The business reality: 14A needs customers
Intel’s foundry push hinges on external demand. While internal products will tap 14A, the company needs third‑party designs to justify the node’s higher capital costs. If the pipeline falls short, Intel could slow-roll or even shelve 14A. Leadership says confidence is rising thanks to improving 18A yields, but 2026 is viewed internally as the pivotal year to judge 14A’s momentum.
Strategic guardrails are also in place. Intel Foundry cannot be spun off under current U.S. government contract terms that require Intel to retain at least 51 percent control—an important constraint as the company courts outside customers.

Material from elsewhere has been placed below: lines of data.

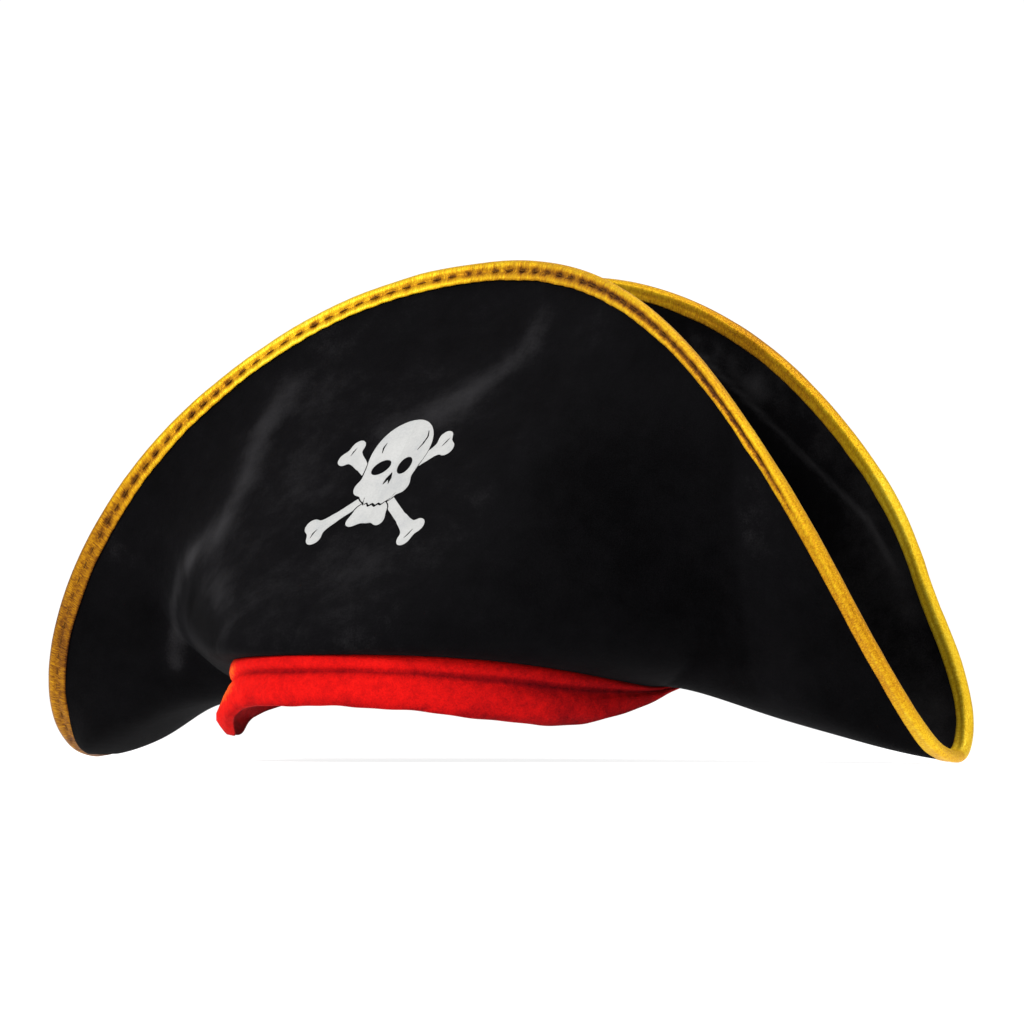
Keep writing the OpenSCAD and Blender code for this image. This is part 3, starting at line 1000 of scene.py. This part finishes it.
def crown_layer(side, off):
    a = np.linspace(0, 180, 145)[:, None]
    v = np.minimum(0.9997, 1 - (1 - np.linspace(0, 1, 56)) ** 1.7)[None, :]
    p = crown_point(a, v, off, side)
    centre = np.array([0, 0, 10.0])
    shift = unit(centre - p)
    shift[..., 1] = np.where(np.abs(p[..., 1]) < 0.5, 0, shift[..., 1])
    return p + shift * crown_sag(p, np.broadcast_to(v, p.shape[:-1]))[..., None]


def make_crown(velour):
    for side, word in ((FRONT, "front"), (BACK, "back")):
        outer, inner = crown_layer(side, 0.0), crown_layer(side, CROWN_T)
        obj = right_way_out(shell(f"crown_{word}_cloth", outer, inner))
        tone = 0.1 + 0.06 * noise(outer, 30, 33) + 0.05 * noise(outer, 12, 34)
        point_tint(obj, "nap_and_painted_light", np.tile(tone.ravel(), 2))
        finish_piece(obj, "black_velour", velour, f"crown_{word}_panel")


# ==== Bands around the head opening ====

def turn(angle, centre):
    """Signed difference of two directions in degrees, from -180 to 180."""
    return (angle - centre + 180) % 360 - 180


def oval(off, angle, z):
    """Points off millimetres outside the rim of the head opening."""
    return stack((RIM_A + off) * cos_d(angle)[:, None], (RIM_B + off) * sin_d(angle)[:, None], z)


# Direction in degrees and height of the red band's lower edge
BAND_HEM = (
    (9, 9.6), (20, 13.5), (60, 14.0), (110, 9.5), (150, 6.6), (188, 5.0), (200, 0.0), (212, -6.5),
    (232, -6.5), (242, -1.0), (250, 3.4), (266, 3.6), (283, 3.4), (300, 1.8), (315, -1.0), (329, -3.3),
    (340, -2.8), (349, 0.8), (358, 4.6),
)


def band_low(angle):
    """Height of the red band's lower edge, always below the seam."""
    turns, heights = np.array(BAND_HEM).T
    fine = np.arange(0, 360, 0.5)
    rough = np.interp(fine, turns, heights, period=360)
    low = smooth_loop(rough, 4)
    wavy = 0.15 * np.sin(np.radians(fine * 17)) + 0.08 * np.sin(np.radians(fine * 41 + 30))
    low = np.interp(np.asarray(angle) % 360, fine, low + wavy, period=360)
    return np.minimum(low, seam_z(np.abs(sin_d(angle))) - 1.3)


def band_flare(angle):
    """How far the red band's lower edge swings outward."""
    return 3.8 * bell(turn(angle, 214), 24) + 0.8 * bell(turn(angle, 300), 60)


def band_rings():
    """Rings of the plush band: round lower hem, pinched crease, top tucked under the brim."""
    angle = np.linspace(0, 360, 721)[:-1]
    low, flare = band_low(angle)[:, None], band_flare(angle)[:, None]
    top = seam_z(np.abs(sin_d(angle)))[:, None] - GAP
    t = np.array([0, 0.02, 0.06, 0.13, 0.22, 0.32, 0.42, 0.52, 0.6, 0.67, 0.72, 0.77, 0.83, 0.9, 0.96, 1.0])
    crease_at = 0.70 - 0.10 * bell(turn(angle, 340), 40)[:, None]
    puff = 0.25 + 1.5 * np.sin(np.pi * clamp(t / 0.72)) ** 0.6 * (t < 0.72)
    puff = np.where(t >= 0.72, 0.25 + 1.0 * np.sin(np.pi * clamp((t - 0.7) / 0.3)), puff)
    crease = bell(t[None] - crease_at, 0.05)
    z_out = low + (top - low) * t[None]
    swing = flare * (1 - t[None]) ** 1.2 - 0.8 * np.maximum(0, -z_out)
    out = 3.0 + puff[None] - 0.9 * crease + swing
    out[:, 0] = 1.6 + swing[:, 0]
    out[:, -1] = 2.95
    z_in = z_out[:, ::-1]
    inn = 1.0 + swing[:, ::-1] + 0.25 * np.sin(np.pi * t[::-1])[None]
    off = np.concatenate([out, inn], axis=1)
    p = oval(off, angle, np.concatenate([z_out, z_in], axis=1))
    lumps = 0.35 * noise(p, 7, 41) + 0.22 * noise(p, 2.6, 42) + 0.5 * noise(p, 24, 43)
    calm = np.concatenate([np.sin(np.pi * t) ** 0.5, 0.3 * np.sin(np.pi * t) ** 0.5])[None]
    outward = stack(cos_d(angle), sin_d(angle), 0 * angle)[:, None]
    push = outward * (lumps * calm)[..., None]
    return p + push, angle, np.concatenate([t, t[::-1]])


def make_red_band(plush):
    rings, angle, t = band_rings()
    obj = right_way_out(tube("red_plush_band", rings))
    # Random tone, a painted highlight on the left end with a painted orange highlight spot, and painted
    # shade on the side turned from the light, in the crease, along the lower hem and over the inside face
    tone = 0.605 + 0.05 * noise(rings, 9, 44) + 0.06 * bell(turn(angle, 236), 24)[:, None]
    tone += 0.4 * bell(turn(angle, 237), 10)[:, None] * bell(t[None] - 0.66, 0.35)
    away = turn(angle, 290)
    tone -= 0.26 * (ease(away / 60) * ease((180 - away) / 60))[:, None]
    tone -= 0.32 * bell(t[None] - 0.68, 0.06)
    tone -= 0.2 * bell(t[None], 0.12)
    inside = np.arange(len(t)) >= len(t) // 2
    tone -= 0.35 * inside[None]
    point_tint(obj, "tone_and_painted_light", tone)
    finish_piece(obj, "red_plush", plush, "red_band")


def make_sweatband(cotton):
    angle = np.linspace(0, 360, 361)[:-1]
    top = SWEAT_HIGH.z - SEAM_FRONT + seam_z(np.abs(sin_d(angle)))[:, None]
    low = np.minimum(np.maximum(6.5, band_low(angle)[:, None] + 2.0), top - 0.8)
    t = np.array([0.0, 0.04, 0.12, 0.2, 0.3, 0.5, 0.7, 0.85, 0.95, 1.0])
    hem = 0.12 * bell(t - 0.1, 0.06)
    z = low + (top - low) * t[None]
    inner = 0.18 - hem[None] + 0 * z
    outer = 0.93 + 0 * z
    off = np.concatenate([inner, outer[:, ::-1]], axis=1)
    p = oval(off, angle, np.concatenate([z, z[:, ::-1]], axis=1))
    obj = right_way_out(tube("cotton_sweatband", p))
    finish_piece(obj, "black_cotton", cotton, "sweatband")


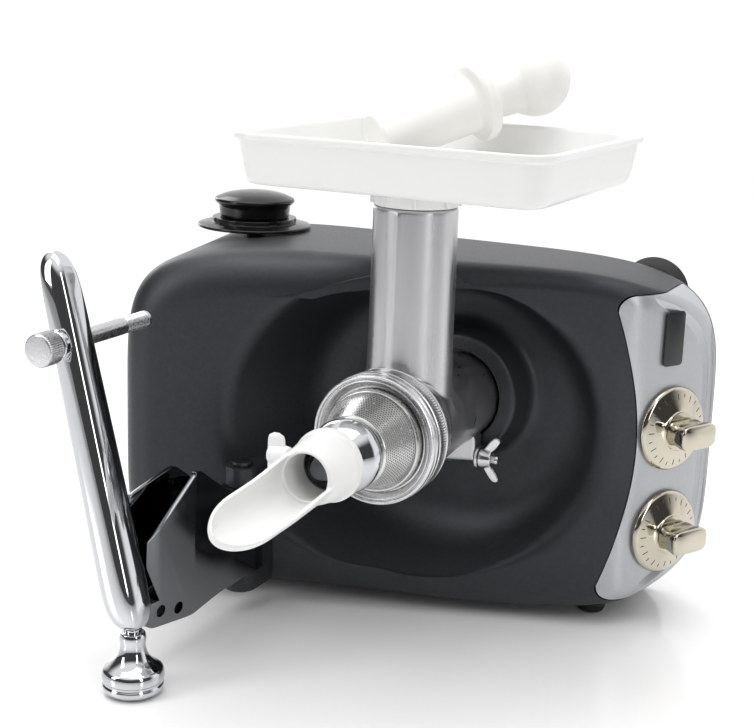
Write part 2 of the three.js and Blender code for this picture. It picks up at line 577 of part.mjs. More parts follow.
const makeLever = () => {
  const s = (PIN.z - ARM.low) / (ARM.top - ARM.low);
  const pinX = mix(ARM.footX, ARM.topX, s);
  const hole = solid(rod(5.3, -300, -100, 16).translate(pinX, 0, PIN.z));
  const socket = solid(alongZ(rod(4.3, -ARM.low - 14, -20, 14))
    .translate(ARM.footX, ARM.footY, 0));
  add('arm_lever', shapeOf(leverBody().subtract(hole).subtract(socket)), MAT.chrome);
  add('roller_pin', rod(5, PIN.rear, -214, 14), MAT.steel, [pinX, 0, PIN.z]);
  add('roller_collar', ring(5.3, 8.4, -212.6, -207.8, 16), MAT.chrome, [pinX, 0, PIN.z]);
  add('roller_knob', rod(9.4, -214.3, PIN.head, 20), MAT.steel, [pinX, 0, PIN.z]);
  const foot = [[0, ARM.low + 10], [4, ARM.low + 10], [4, ARM.low - 1], [8, ARM.low - 3],
    [7, 27], [9.5, 21], [16, 16], [17.5, 9], [17.5, 4], [14, 0], [0, 0]];
  add('arm_foot_knob', alongZ(lathe(foot.map(([r, z]) => [r, -z]), 20)), MAT.chrome,
    [ARM.footX, ARM.footY, 0]);
};

const makeLock = () => {
  const top = BODY.top + GAP;
  const flange = lathe([[7, top], [LOCK.flange, top], [LOCK.flange, top + 2.4],
    [LOCK.collar, top + 3.4], [LOCK.collar, top + 6.4], [7, top + 6.4], [7, top]]
    .map(([r, z]) => [r, -z]), 28);
  add('lock_flange', alongZ(flange), MAT.black, [LOCK.x, LOCK.y, 0]);
  const cap = top + 16;
  const knob = [[0, top - 18], [5.8, top - 18], [5.8, top + 6.8], [LOCK.neck, top + 6.8],
    [LOCK.neck + 1, cap - 1], [LOCK.cap, cap + 1], [LOCK.cap, cap + 3], [24, cap + 5.6],
    [12, cap + 8], [0, cap + 8.4]];
  add('lock_knob', alongZ(lathe(knob.map(([r, z]) => [r, -z]), 24)), MAT.black,
    [LOCK.x, LOCK.y, 0]);
};

makeHousing();
makeBadge();
makeBase();
makeInlet();
makeControls();
makeMotor();
makeDrive();
makeBarrel();
makeAuger();
makeClamp();
makeOutlet();
makeSpout();
makeTray();
makePusher();
makeArm();
makeLever();
makeLock();

assembly.position.set(-CENTRE.x, -CENTRE.y, 0);
export default assembly;
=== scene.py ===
"""Looks for the electric meat grinder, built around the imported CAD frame."""
import math

import bmesh
import bpy
from mathutils import Matrix, Vector


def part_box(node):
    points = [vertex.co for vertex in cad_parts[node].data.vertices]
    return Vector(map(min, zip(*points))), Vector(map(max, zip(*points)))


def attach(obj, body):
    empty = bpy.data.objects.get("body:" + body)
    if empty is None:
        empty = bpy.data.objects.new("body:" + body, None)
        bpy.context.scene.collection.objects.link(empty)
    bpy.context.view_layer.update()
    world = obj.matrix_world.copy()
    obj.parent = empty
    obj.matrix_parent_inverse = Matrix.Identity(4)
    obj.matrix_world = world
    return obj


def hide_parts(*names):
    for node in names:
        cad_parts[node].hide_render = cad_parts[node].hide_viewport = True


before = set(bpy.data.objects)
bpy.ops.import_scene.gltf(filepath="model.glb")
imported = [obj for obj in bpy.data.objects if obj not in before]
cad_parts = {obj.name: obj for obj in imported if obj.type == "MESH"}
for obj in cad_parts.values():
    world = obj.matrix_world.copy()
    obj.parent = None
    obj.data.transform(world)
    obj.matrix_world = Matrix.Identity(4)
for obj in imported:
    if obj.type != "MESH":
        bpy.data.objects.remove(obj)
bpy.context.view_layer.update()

# The design's own axes, in millimetres: x = 0 on the drive axis, y = 0 at the back of the
# grinder barrel with the viewer's side at minus y, z = 0 on the floor. REAR_Y is where the
# base plate starts.
MM = 0.001
REAR_Y = 75.3
GEAR_LOW, GEAR_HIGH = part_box("drive_gear")
PLATE_LOW, PLATE_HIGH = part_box("base_plate")
ORIGIN = Vector(((GEAR_LOW.x + GEAR_HIGH.x) / 2, PLATE_LOW.y - REAR_Y * MM, 0))
DRIVE_Z = (GEAR_LOW.z + GEAR_HIGH.z) / 2 / MM
TAU = 2 * math.pi


# ---- small maths ------------------------------------------------------------------------
def mix(a, b, t):
    return a + (b - a) * t


def unit(t):
    return min(max(t, 0), 1)


def smooth(t):
    t = unit(t)
    return t * t * (3 - 2 * t)


def power(v, n):
    return math.copysign(abs(v) ** (2 / n), v)


def soften(points, radii, steps=5, closed=False):
    """Rounds the corners of a line of points, each by its own radius."""
    if not hasattr(radii, "__len__"):
        radii = [radii] * len(points)
    points = [Vector(p) for p in points]
    result = []
    n = len(points)
    for i, here in enumerate(points):
        if not closed and i in (0, n - 1) or radii[i] == 0:
            result.append(here)
            continue
        a, b = points[i - 1] - here, points[(i + 1) % n] - here
        reach = min(radii[i], a.length * 0.48, b.length * 0.48)
        start, end = here + a.normalized() * reach, here + b.normalized() * reach
        for k in range(steps + 1):
            t = k / steps
            result.append(start * (1 - t) ** 2 + here * 2 * t * (1 - t) + end * t * t)
    return result


# ---- mesh builders ----------------------------------------------------------------------
def to_row(points):
    return [ORIGIN + Vector(p) * MM for p in points]


def finish_mesh(name, bm, angle=40):
    bmesh.ops.remove_doubles(bm, verts=bm.verts, dist=1e-7)
    bmesh.ops.recalc_face_normals(bm, faces=bm.faces)
    mesh = bpy.data.meshes.new(name)
    bm.to_mesh(mesh)
    bm.free()
    piece = bpy.data.objects.new(name, mesh)
    bpy.context.scene.collection.objects.link(piece)
    shade(piece, angle)
    return piece


def shade(piece, angle=40):
    for face in piece.data.polygons:
        face.use_smooth = True
    piece.data.set_sharp_from_angle(angle=math.radians(angle))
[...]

Why Intel will still lean on TSMC
Despite its aggressive internal roadmap, Intel plans to keep using external fabs where it makes sense. According to Zinsner, the mix today is roughly 70 percent in‑house and 30 percent outsourced. TSMC reportedly builds the entire Lunar Lake lineup and most Arrow Lake chips, and Intel is said to be among the first customers lined up for TSMC’s 2 nm node, expected to produce future Nova Lake processors. In other words, multi‑sourcing remains central to Intel’s product cadence and risk management.
Fuel for the roadmap
Intel has attracted significant funding to push its manufacturing agenda forward, including about $2 billion from SoftBank and $5.7 billion in government support, with additional investments anticipated from Mobileye (around $1 billion) and Altera (about $3.5 billion). On the product side, Panther Lake on 18A is slated to enter production later this year, setting the stage for how quickly 14A follows.
The bottom line
14A isn’t just about more speed—it’s about dramatically better efficiency, advanced power delivery, and a manufacturing platform designed to welcome outside customers. If Intel secures enough foundry wins and keeps yields trending up, 2026 could mark the transition from promise to production. Until then, expect Intel to balance its own fabs with strategic use of TSMC to keep the product pipeline moving.